═══ DATASET CONTENT

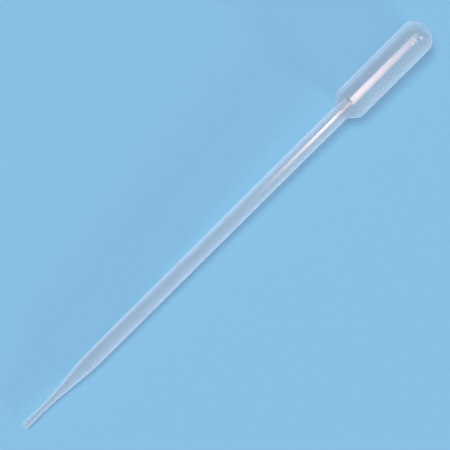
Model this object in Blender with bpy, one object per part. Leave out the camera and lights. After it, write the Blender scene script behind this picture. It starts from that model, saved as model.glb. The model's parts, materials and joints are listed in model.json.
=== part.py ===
"""Extra-long plastic transfer pipette: a drawn stem tube with a fine tip, welded into a blown squeeze bulb.

The pipette lies at rest on the plane z = 0: it touches it with the lower end of its stem and with the
shoulder of its bulb. Its axis runs along +X, tip first, and rises a little towards the bulb.
Metres, +Z up, origin at the middle of the footprint. Along the axis, x is counted from the tip.
"""

import math

import bmesh
import bpy
from mathutils import Matrix, Vector

# Stem and tip
OVERALL_LENGTH = 0.300
NOZZLE_LENGTH = 0.020  # the fine straight end of the tip
NOZZLE_RADIUS = 0.00185
NOZZLE_BORE_RADIUS = 0.00120
TAPER_END = 0.0485  # where the drawn taper has reached the full stem
STEM_RADIUS = 0.00450
STEM_BORE_RADIUS = 0.00385
STEM_TOP = 0.2365  # where the stem meets the bulb's shoulder
SPIGOT_TOP = 0.2444  # the stem's necked-down end, which stands inside the bulb
SPIGOT_RADIUS = 0.00375
SPIGOT_BORE_RADIUS = 0.00320
SPIGOT_LEAD = 0.003  # length over which the stem's bore narrows to the spigot's

# Bulb
SHOULDER_END = 0.2422
NECK_END = 0.2440
BULB_RADIUS = 0.00930
BULB_WALL = 0.00070
NECK_BORE_RADIUS = 0.00405
NECK_BORE_END = 0.2382
KNUCKLE_RADIUS = 0.0060  # rounds the barrel over into the dome
CROWN_RADIUS = 0.0105  # the flatter end of the dome

# The two walls that finger and thumb press in
WALL_LENGTH = 0.030
WALL_HALF_HEIGHT = 0.0050

GAP = 0.0003  # clearance between neighbouring pieces
SIDES = 32  # facets round the axis
ARC_STEPS = 6  # segments in each arc of the dome
WELD_DISTANCE = 1e-6


def clear_scene():
    for thing in list(bpy.data.objects):
        bpy.data.objects.remove(thing, do_unlink=True)


def polythene(name, shade, roughness):
    """Milky low-density polythene. Thicker wall looks whiter, so each piece has its own shade."""
    material = bpy.data.materials.new(name)
    material.use_nodes = True
    surface = material.node_tree.nodes["Principled BSDF"]
    surface.inputs["Base Color"].default_value = (shade * 0.93, shade * 0.97, shade, 1.0)
    surface.inputs["Roughness"].default_value = roughness
    surface.inputs["Metallic"].default_value = 0.0
    return material


def add_object(name, mesh, material, parent, at=0.0):
    """Links a mesh as a named piece, with its origin on the pipette's axis at x = at."""
    piece = bpy.data.objects.new(name, mesh)
    bpy.context.scene.collection.objects.link(piece)
    mesh.transform(Matrix.Translation((-at, 0.0, 0.0)))
    mesh.materials.clear()
    mesh.materials.append(material)
    piece.parent = parent
    piece.location = (at, 0.0, 0.0)
    return piece


def turned_mesh(name, outline):
    """Turns a closed outline of (x, radius) points about the axis. A flat of the result faces straight down."""
    shape = bmesh.new()
    start = Matrix.Rotation(math.pi / SIDES, 3, "X")
    corners = [shape.verts.new(start @ Vector((x, 0.0, -radius))) for x, radius in outline]
    edges = [
        shape.edges.new((corner, following))
        for corner, following in zip(corners, corners[1:] + corners[:1])
    ]
    bmesh.ops.spin(
        shape,
        geom=corners + edges,
        cent=(0.0, 0.0, 0.0),
        axis=(1.0, 0.0, 0.0),
        angle=2 * math.pi,
        steps=SIDES,
    )
    bmesh.ops.remove_doubles(shape, verts=shape.verts[:], dist=WELD_DISTANCE)
    bmesh.ops.recalc_face_normals(shape, faces=shape.faces[:])
    mesh = bpy.data.meshes.new(name)
    shape.to_mesh(mesh)
    shape.free()
    return mesh


def smooth_round(mesh):
    mesh.shade_smooth()
    mesh.set_sharp_from_angle(angle=math.radians(30.0))


def stem_pieces(parent):
    """The fine drawn tip, and the stem tube with the necked-down spigot that stands inside the bulb."""
    tip_end = TAPER_END - GAP / 2
    tip_outline = [
        (0.0, NOZZLE_RADIUS),
        (NOZZLE_LENGTH, NOZZLE_RADIUS),
        (tip_end, STEM_RADIUS),
        (tip_end, STEM_BORE_RADIUS),
        (NOZZLE_LENGTH, NOZZLE_BORE_RADIUS),
        (0.0, NOZZLE_BORE_RADIUS),
    ]
    tip = turned_mesh("drawn_tip", tip_outline)
    smooth_round(tip)
    add_object("drawn_tip", tip, polythene("tip_polythene", 0.90, 0.38), parent)

    stem_start = TAPER_END + GAP / 2
    stem_end = STEM_TOP - GAP / 2
    stem_outline = [
        (stem_start, STEM_RADIUS),
        (stem_end, STEM_RADIUS),
        (stem_end, SPIGOT_RADIUS),
        (SPIGOT_TOP, SPIGOT_RADIUS),
        (SPIGOT_TOP, SPIGOT_BORE_RADIUS),
        (stem_end, SPIGOT_BORE_RADIUS),
        (stem_end - SPIGOT_LEAD, STEM_BORE_RADIUS),
        (stem_start, STEM_BORE_RADIUS),
    ]
    stem = turned_mesh("stem_tube", stem_outline)
    smooth_round(stem)
    add_object("stem_tube", stem, polythene("stem_polythene", 0.86, 0.36), parent, stem_start)


def shoulder_radius(x):
    """Outer radius of the shoulder cone at x."""
    share = (x - STEM_TOP) / (SHOULDER_END - STEM_TOP)
    return STEM_RADIUS + share * (BULB_RADIUS - STEM_RADIUS)


def add_neck(parent):
    """The bulb's cone-shaped shoulder, bored to take the stem's spigot. The bulb rests on its corner."""
    neck_start = STEM_TOP + GAP / 2
    outline = [
        (neck_start, shoulder_radius(neck_start)),
        (SHOULDER_END, BULB_RADIUS),
        (NECK_END, BULB_RADIUS),
        (NECK_END, BULB_RADIUS - BULB_WALL),
        (NECK_BORE_END, NECK_BORE_RADIUS),
        (neck_start, NECK_BORE_RADIUS),
    ]
    mesh = turned_mesh("bulb_neck", outline)
    smooth_round(mesh)
    add_object("bulb_neck", mesh, polythene("neck_polythene", 0.92, 0.34), parent, neck_start)


def arc(centre_x, centre_radius, radius, start, end):
    """Points of an arc in the outline's plane, from angle start to angle end."""
    turns = [start + (end - start) * step / ARC_STEPS for step in range(ARC_STEPS + 1)]
    return [
        (centre_x + radius * math.cos(turn), centre_radius + radius * math.sin(turn))
        for turn in turns
    ]


def dome_geometry():
    """The crown arc's centre, the knuckle arc's centre (where the barrel ends) and the angle where they meet."""
    crown_x = OVERALL_LENGTH - CROWN_RADIUS
    knuckle_height = BULB_RADIUS - KNUCKLE_RADIUS
    knuckle_x = crown_x + math.sqrt((CROWN_RADIUS - KNUCKLE_RADIUS) ** 2 - knuckle_height**2)
    meeting = math.atan2(knuckle_height, knuckle_x - crown_x)
    return crown_x, knuckle_x, meeting


def dome_line(inset):
    """The dome's outline from the barrel to the pole, moved inwards by inset."""
    crown_x, knuckle_x, meeting = dome_geometry()
    knuckle_height = BULB_RADIUS - KNUCKLE_RADIUS
    knuckle = arc(knuckle_x, knuckle_height, KNUCKLE_RADIUS - inset, math.pi / 2, meeting)
    crown = arc(crown_x, 0.0, CROWN_RADIUS - inset, meeting, 0.0)
    pole = (crown[-1][0], 0.0)
    return knuckle + crown[1:-1] + [pole]


def add_dome(parent):
    """The closed end of the bulb."""
    start = dome_geometry()[1]
    mesh = turned_mesh("bulb_dome", dome_line(0.0) + dome_line(BULB_WALL)[::-1])
    smooth_round(mesh)
    add_object("bulb_dome", mesh, polythene("dome_polythene", 0.90, 0.34), parent, start)


def barrel_mesh(name, start, end):
    """A stretch of the bulb's straight tube."""
    inner = BULB_RADIUS - BULB_WALL
    return turned_mesh(name, [(start, BULB_RADIUS), (end, BULB_RADIUS), (end, inner), (start, inner)])


def add_cutter(name, low, high, parent):
    """An unseen box for a Boolean, from corner low to corner high."""
    box = bmesh.new()
    bmesh.ops.create_cube(box, size=1.0)
    low, high = Vector(low), Vector(high)
    for corner in box.verts:
        corner.co = Vector([a + (b - a) * (c + 0.5) for a, b, c in zip(low, high, corner.co)])
    mesh = bpy.data.meshes.new(name)
    box.to_mesh(mesh)
    box.free()
    cutter = bpy.data.objects.new(name, mesh)
    bpy.context.scene.collection.objects.link(cutter)
    cutter.parent = parent
    cutter.hide_render = True
    cutter.display_type = "WIRE"
    return cutter


def boolean(piece, operation, cutter):
    modifier = piece.modifiers.new(operation.lower(), "BOOLEAN")
    modifier.operation = operation
    modifier.solver = "EXACT"
    modifier.object = cutter


def add_barrel_and_walls(parent):
    """The bulb's barrel, with a window on each side, and the wall that moves in each window.

    Windows and walls are cut by planes parallel to the squeeze, so the gap round a wall stays the same
    all through its travel.
    """
    start = NECK_END + GAP
    end = dome_geometry()[1] - GAP
    middle = (start + end) / 2
    half_length = WALL_LENGTH / 2
    beyond = 2 * BULB_RADIUS

    barrel = barrel_mesh("bulb_barrel", start, end)
    smooth_round(barrel)
    barrel = add_object("bulb_barrel", barrel, polythene("barrel_polythene", 0.84, 0.34), parent, start)
    window_low = (middle - half_length - GAP, -beyond, -WALL_HALF_HEIGHT - GAP)
    window_high = (middle + half_length + GAP, beyond, WALL_HALF_HEIGHT + GAP)
    boolean(barrel, "DIFFERENCE", add_cutter("window_cutter", window_low, window_high, parent))

    for name, side in (("front_wall", -1), ("back_wall", 1)):
        wall = barrel_mesh(name, start, end)
        smooth_round(wall)
        wall = add_object(name, wall, polythene(f"{name}_polythene", 0.88, 0.34), parent, middle)
        near, far = sorted((0.0, side * beyond))
        wall_low = (middle - half_length, near, -WALL_HALF_HEIGHT)
        wall_high = (middle + half_length, far, WALL_HALF_HEIGHT)
        boolean(wall, "INTERSECT", add_cutter(f"{name}_cutter", wall_low, wall_high, parent))


def lay_down(axis_empty):
    """Tilts the pipette until stem and shoulder both touch z = 0, and centres its footprint on the origin."""
    flat = math.cos(math.pi / SIDES)  # the flats lie this share of the radius below the axis
    run = SHOULDER_END - (TAPER_END + GAP / 2)
    tilt = math.atan(flat * (BULB_RADIUS - STEM_RADIUS) / run)
    axis_empty.rotation_euler = (0.0, -tilt, 0.0)
    bpy.context.view_layer.update()
    corners = [
        piece.matrix_world @ vertex.co
        for piece in axis_empty.children
        if piece.type == "MESH" and not piece.hide_render
        for vertex in piece.data.vertices
    ]
    low = Vector([min(corner[i] for corner in corners) for i in range(3)])
    high = Vector([max(corner[i] for corner in corners) for i in range(3)])
    axis_empty.location -= Vector(((low.x + high.x) / 2, (low.y + high.y) / 2, low.z))
    bpy.context.view_layer.update()


def build():
    clear_scene()
    axis_empty = bpy.data.objects.new("pipette_axis", None)
    bpy.context.scene.collection.objects.link(axis_empty)
    stem_pieces(axis_empty)
    add_neck(axis_empty)
    add_barrel_and_walls(axis_empty)
    add_dome(axis_empty)
    lay_down(axis_empty)


build()
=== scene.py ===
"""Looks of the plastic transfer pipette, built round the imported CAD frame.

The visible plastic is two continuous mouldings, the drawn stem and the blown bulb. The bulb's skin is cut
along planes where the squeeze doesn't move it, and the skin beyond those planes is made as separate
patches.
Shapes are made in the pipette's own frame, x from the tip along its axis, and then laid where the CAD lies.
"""

import json
import math

import bmesh
import bpy
from mathutils import Matrix, Vector


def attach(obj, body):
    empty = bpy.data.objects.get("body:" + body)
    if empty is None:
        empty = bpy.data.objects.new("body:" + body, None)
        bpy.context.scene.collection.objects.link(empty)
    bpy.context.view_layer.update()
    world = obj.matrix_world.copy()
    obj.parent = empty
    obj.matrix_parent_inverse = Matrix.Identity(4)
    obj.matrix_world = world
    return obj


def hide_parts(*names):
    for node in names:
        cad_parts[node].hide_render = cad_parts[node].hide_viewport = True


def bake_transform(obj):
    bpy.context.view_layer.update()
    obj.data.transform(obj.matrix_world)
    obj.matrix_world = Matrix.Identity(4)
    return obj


MM = 0.001

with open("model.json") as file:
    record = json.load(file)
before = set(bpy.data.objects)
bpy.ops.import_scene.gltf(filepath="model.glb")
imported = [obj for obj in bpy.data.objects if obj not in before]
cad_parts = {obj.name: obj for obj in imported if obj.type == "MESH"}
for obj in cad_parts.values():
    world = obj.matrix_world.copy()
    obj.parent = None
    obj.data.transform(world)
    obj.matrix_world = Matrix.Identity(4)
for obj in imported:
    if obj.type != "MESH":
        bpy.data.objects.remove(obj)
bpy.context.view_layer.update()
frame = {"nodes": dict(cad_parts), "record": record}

# ---------------------------------------------------------------- the pipette's own frame, from the CAD

TIP_MOUNT = next(m for m in frame["record"]["mounts"] if m["name"] == "tip_end")
ALONG = -Vector(TIP_MOUNT["axis"]).normalized()
ACROSS = Vector((0.0, 1.0, 0.0))
UP = ALONG.cross(ACROSS)
TIP = Vector((TIP_MOUNT["pos_m"][0], 0.0, TIP_MOUNT["pos_m"][2]))
LAY = Matrix.Translation(TIP) @ Matrix((ALONG, ACROSS, UP)).transposed().to_4x4()


def reach(node):
    """Where a CAD node starts and ends along the axis, and its largest distance from the axis."""
    local = [LAY.inverted() @ v.co for v in frame["nodes"][node].data.vertices]
    stations = [p.x for p in local]
    return min(stations), max(stations), max(math.hypot(p.y, p.z) for p in local)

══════

**TASK PROMPT:**
Retype verbatim the lines that run from the line containing "axis_empty.rotation_euler = (0.0, -tilt, 0.0)" to the line containing "obj.matrix_parent_inverse = Matrix.Identity(4)", both inclusive, and no others.

**FINISHED TASK:**
    axis_empty.rotation_euler = (0.0, -tilt, 0.0)
    bpy.context.view_layer.update()
    corners = [
        piece.matrix_world @ vertex.co
        for piece in axis_empty.children
        if piece.type == "MESH" and not piece.hide_render
        for vertex in piece.data.vertices
    ]
    low = Vector([min(corner[i] for corner in corners) for i in range(3)])
    high = Vector([max(corner[i] for corner in corners) for i in range(3)])
    axis_empty.location -= Vector(((low.x + high.x) / 2, (low.y + high.y) / 2, low.z))
    bpy.context.view_layer.update()


def build():
    clear_scene()
    axis_empty = bpy.data.objects.new("pipette_axis", None)
    bpy.context.scene.collection.objects.link(axis_empty)
    stem_pieces(axis_empty)
    add_neck(axis_empty)
    add_barrel_and_walls(axis_empty)
    add_dome(axis_empty)
    lay_down(axis_empty)


build()
=== scene.py ===
"""Looks of the plastic transfer pipette, built round the imported CAD frame.

The visible plastic is two continuous mouldings, the drawn stem and the blown bulb. The bulb's skin is cut
along planes where the squeeze doesn't move it, and the skin beyond those planes is made as separate
patches.
Shapes are made in the pipette's own frame, x from the tip along its axis, and then laid where the CAD lies.
"""

import json
import math

import bmesh
import bpy
from mathutils import Matrix, Vector


def attach(obj, body):
    empty = bpy.data.objects.get("body:" + body)
    if empty is None:
        empty = bpy.data.objects.new("body:" + body, None)
        bpy.context.scene.collection.objects.link(empty)
    bpy.context.view_layer.update()
    world = obj.matrix_world.copy()
    obj.parent = empty
    obj.matrix_parent_inverse = Matrix.Identity(4)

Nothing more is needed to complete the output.